Over the past few weeks, the volume of rain and floods — not just in Houston but across the globe — has been "unprecedented" and "difficult to comprehend", Lancet editors write.
In Asia, more than 1,400 people are dead and tens of millions awash in extreme monsoon rains. A third of Bangladesh is submerged with its worst flooding in 100 years. Half a million people in Nepal have had their food sources threatened by flood waters.
In late August, Typhoon Hato, the strongest storm in the region in 50 years, pummeled the Philippines and Macau and in Sierra Leone, West Africa, 499 people were buried alive in mudslides triggered by torrential rains.
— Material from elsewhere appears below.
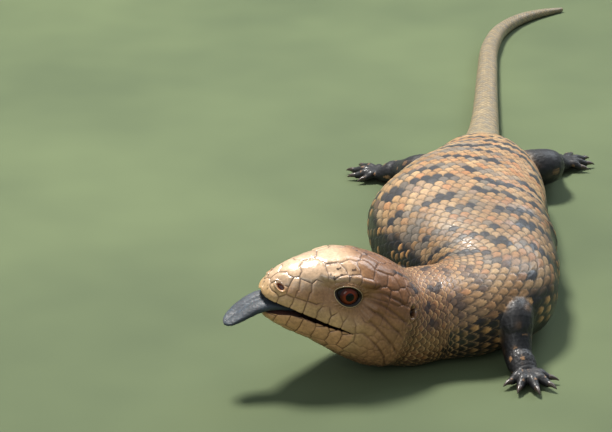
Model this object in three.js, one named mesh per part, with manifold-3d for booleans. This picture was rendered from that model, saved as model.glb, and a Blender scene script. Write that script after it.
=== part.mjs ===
// A life-size blue-tongued skink (Tiliqua gigas) at rest on a flat floor, tongue out, as a still display model.
// Millimetres, +Z up. The trunk lies along Y with the head at the -Y end; the head turns to the animal's right.
// The floor is Z = 0, and the origin is on the floor under the middle of the belly's flat.
import * as THREE from "three";
import { mergeVertices } from "three/addons/utils/BufferGeometryUtils.js";
import Module from "manifold-3d";

const wasm = await Module();
wasm.setup();

const GAP = 0.3; // between touching pieces
const RAD = Math.PI / 180;

// Where the belly's centre lies in the layout coordinates below; everything is shifted so that this is the origin.
const BELLY = { x: 47, y: 90 };

// Head: distances are measured back from the snout tip, heights from the closed mouth line.
const HEAD = {
  snout: [-33.9, -18.2, 36.5],
  yaw: 22.5, // the snout turned towards -Y, out of straight -X
  pitch: 21, // the snout lifted
  roll: 8, // the crown leant towards -Y
  length: 58.5,
  top: [
    [0, 2.4], [1, 5.2], [3, 8.6], [6.5, 12.1], [12, 15.8], [19.5, 20], [26.5, 23.1], [34.5, 24.4], [43.5, 23.8],
    [50.5, 22.4], [58.5, 20.4],
  ],
  bottom: [
    [0, 1.8], [1.5, 4], [4, 5.8], [9, 8.3], [17.5, 10.6], [27.5, 13], [37.5, 15.2], [46.5, 16.4], [52.5, 16.2],
    [58.5, 15],
  ],
  width: [
    [0, 2.6], [0.8, 4.8], [2.5, 6.9], [6, 9.5], [11.5, 12.3], [19.5, 15.1], [28.5, 18], [37.5, 20.9], [46.5, 22.5],
    [52.5, 22], [58.5, 20.6],
  ],
  mouth: [[0, 0], [3, 0.2], [9, 0.6], [19, 0.4], [31, -0.3], [58.5, -0.8]],
  topPower: [[0, 2], [4, 2.2], [11, 2.6], [26, 3], [45, 2.7], [58.5, 2.3]],
  bottomPower: [[0, 2], [9, 2.3], [29, 2.4], [58.5, 2.2]],
  lean: [[0, 0.05], [5, 0.12], [12.5, 0.18], [28.5, 0.2], [39.5, 0.22], [50.5, 0.16], [58.5, 0.08]],
};
const RICTUS = 33; // the corner of the mouth
const JAW = {
  open: 6.6, // how far the lower lip's front hangs below the upper lip's
  setBack: 3.4, // how far the lower lip's front lies behind the snout tip
  narrow: 0.87, // the lower lips' front half width over the upper's, which overhang them
  shallow: 0.72, // the jaw's depth at its front over the closed head's
};

const EYE = { back: 27.8, side: 10.9, up: 11.9, radius: 5.5, lid: 1.0, halfLength: 4.7, halfHeight: 3.8 };
const NOSTRIL = { back: 3.6, up: 6.3, radius: 1.1 };
const EAR = { back: 54.3, up: 12.6, halfLength: 2.0, halfHeight: 2.9, depth: 4 };

// Body stations behind the head: x, y, height of the widest line, half width, height above that line, depth below it.
const BODY = [
  [31, 8.5, 14.2, 20.6, 19.6, 13.8],
  [44, 12, 14.2, 22, 19.4, 14],
  [54, 22, 15, 25, 20.4, 15],
  [56, 41, 16, 28.5, 22, 16.2],
  [50.5, 65, 17, 36, 23.6, 17.3],
  [47, 90, 17.4, 38, 24.2, 17.8],
  [51, 114, 17, 35.2, 23, 17.3],
  [57, 138, 15.4, 30, 20.6, 15.7],
  [61, 159, 13.8, 25, 18, 14],
  [62.4, 178, 11.8, 19.4, 15.4, 11.9],
  [63, 196, 9.4, 12.4, 11.6, 9.5],
  [64.6, 213, 7.6, 9, 8.8, 7.7],
  [68.6, 251, 6, 6.5, 6.5, 6.1],
  [71.8, 290, 5.2, 5.6, 5.6, 5.3],
  [75, 330, 4.7, 5, 5, 4.8],
  [80, 376, 4.1, 4.3, 4.3, 4.2],
  [87.5, 405, 3.4, 3.5, 3.5, 3.5],
  [101, 429, 2.6, 2.7, 2.7, 2.7],
  [113, 441, 1.9, 1.9, 1.9, 2],
  [124, 449, 1.2, 1.0, 1.0, 1.3],
];
const BODY_TOP_POWER = 2.15;
const BODY_BELLY_POWER = 2.5;

const COLOURS = {
  head: [0xb39272, 0.42], jaw: [0xcdb593, 0.45], tongue: [0x5d6f94, 0.35], eye: [0x6b3018, 0.12],
  back: [0xa1805a, 0.5], tail: [0xa0876a, 0.55], limb: [0x2b2826, 0.5],
};

// A smooth curve through [x, value] stations that never overshoots them.
function along(stations, x) {
  const last = stations.length - 1;
  const at = Math.min(Math.max(x, stations[0][0]), stations[last][0]);
  const rise = (i) => (stations[i + 1][1] - stations[i][1]) / (stations[i + 1][0] - stations[i][0]);
  const slope = (i) => {
    if (i === 0) return rise(0);
    if (i === last) return rise(last - 1);
    const [a, b] = [rise(i - 1), rise(i)];
    return a * b <= 0 ? 0 : (2 * a * b) / (a + b);
  };
  let i = 0;
  while (i < last - 1 && stations[i + 1][0] < at) i += 1;
  const h = stations[i + 1][0] - stations[i][0];
  const t = (at - stations[i][0]) / h;
  return (
    (2 * t ** 3 - 3 * t ** 2 + 1) * stations[i][1] +
    (t ** 3 - 2 * t ** 2 + t) * h * slope(i) +
    (3 * t ** 2 - 2 * t ** 3) * stations[i + 1][1] +
    (t ** 3 - t ** 2) * h * slope(i + 1)
  );
}

const power = (v, p) => Math.sign(v) * Math.abs(v) ** p;

// The head's own axes in the layout: forward, left and up.
const headAxes = (() => {
  const [yaw, pitch, roll] = [HEAD.yaw * RAD, HEAD.pitch * RAD, HEAD.roll * RAD];
  const level = new THREE.Vector3(Math.sin(yaw), -Math.cos(yaw), 0);
  const ahead = new THREE.Vector3(-Math.cos(yaw), -Math.sin(yaw), 0);
  const forward = ahead.multiplyScalar(Math.cos(pitch)).add(new THREE.Vector3(0, 0, Math.sin(pitch)));
  const rise = forward.clone().cross(level);
  const left = level.clone().multiplyScalar(Math.cos(roll)).addScaledVector(rise, -Math.sin(roll));
  const up = rise.clone().multiplyScalar(Math.cos(roll)).addScaledVector(level, Math.sin(roll));
  return { forward, left, up, snout: new THREE.Vector3(...HEAD.snout) };
})();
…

Hurricane Harvey was Houston's third 500-year flood in three years. One study predicts that by the end of the century, climate related deaths will rise from current level of 3,000 to 152,000 annually.
And as southern Florida emerges from the wrath of Hurricane Irma, it comes as little surprise to hear that Miami's mayor says this might be a good time to talk about climate change.
But not so fast. Nancy Selover, a professor at Arizona State University's School of Geographical Sciences and a self-professed big believer in global warming, thinks the trio of Harvey, Irma and Jose are really just a terrible and unfortunate and "rare coincidence."
"I don't think this is a result of global warming as we have had many storms more powerful thanthese prior to 1960, including many Category 5 and 4 storms," she said.
Irma's 185 mph winds dropped to a Category 4 before making landfall. The 1935 Florida Keys "Labor Day" hurricane hit land as a Category 5, as did Andrew when it slammed into Dade County, Florida, in 1992.
The record holders for sustained winds, by the way, are in the Pacific — 1961's Typhoon Nancy and 2015's Hurricane Patricia — both clocked in at 215 mph. Irma could have set the record for the Atlantic, once all the data are analyzed.
The tendency, Selover explained, is to focus on more recent storms as being worse than historical ones because we have such better coverage of them and, unfortunately in many cases, more people in their paths. The chances of a hurricane hitting the southeastern United States are the same now as they were 100 years ago, she said.
Climatologist Randy Cerveny, who works with the United Nations-related World Meteorological Organization, said the trifecta of Harvey, Irma and Jose is not that unusual.
"This is the normal time (early-mid September) that we have the peak of the Atlantic hurricane season," he said. He also mentioned that the trio is a demonstration of their improved long-range prediction methods, which had forecast that this would be an above-average season.
Cerveny said that some theoretical research suggests that with global warming, hurricanes my increase in size and intensity, "but there is still much debate about that in the scientific community." And in general hotter climates produce more evaporation and thus more rainfall, but Harvey's inundation of Houston was primarily because a giant high ridge of pressure in the southwest stalled the storm over the Gulf Coast.
He said it was difficult to attribute one storm's impact to climate change. It's just as "absurd" to say that one hurricane in summer confirms global warming theory, as it is to say that one snowstorm in winter contradicts man-made global warming.
"Climate is 'long-term' while meteorology is 'short-term,'" he said.
Selover had a great answer when a reporter asked her what preventative measures we as a society can do to ensure the longevity of our planet.
She said it was "an impossible question to answer as the planet will be fine regardless of what we do.
"The longevity of ourselves and the ecosystems are of more concern. The Earth has changed drastically over hundreds of millions of years and will continue to do so, with or without us."